Wednesday, March 11, 2009

UMA Jumps Into LTE

On Monday, the UMA/GAN standard moved into its next phase with the announcement that the ‘VoLGA Forum’ is basing its work on the spec . The forum states that it is “comprised of leaders in the wireless industry seeking to enable mobile operators to deliver mobile voice and messaging services over LTE access networks based on the existing 3GPP GAN standard.”

I say GAN has moved into its next phase because, as a technology, this is nothing new. GAN has been delivering ‘voice and messaging services’ (and more) over fixed-line IP access networks for some time. The forum’s announcement simply acknowledges that there is a viable mobile IP access network in the form of LTE requiring a similar service.

While the technology is similar, the actual application is quite different. Whereas traditional UMA services like dual-mode phones and femtocells address the FMC segment of the market, the concept of VoLGA is to have a VoLGA client on every LTE phone.

Basically VoLGA is the enabler for making phone calls over LTE.

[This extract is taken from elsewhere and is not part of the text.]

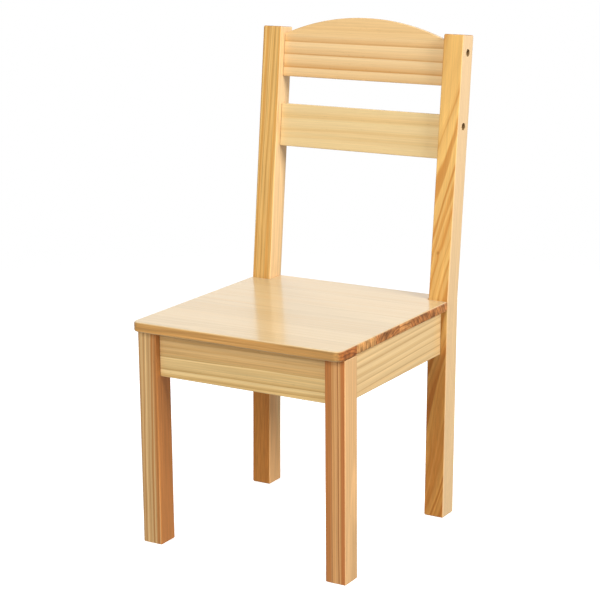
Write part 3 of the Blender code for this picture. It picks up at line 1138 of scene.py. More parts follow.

Based on posts by Martin Sauter and my good buddy Dean Bubley, it’s clear there is a problem with the ‘status quo’ approach for voice over LTE. Martin Sauter’s comment:

Over the past two years I've written numerous posts about different proposed options on how to do voice calls over LTE and the lack of a simple and straight voice solution. This is, in my opinion, a serious threat to the success of LTE if not resolved soon.

I’m sure we have not heard the last of the VoLGA Forum.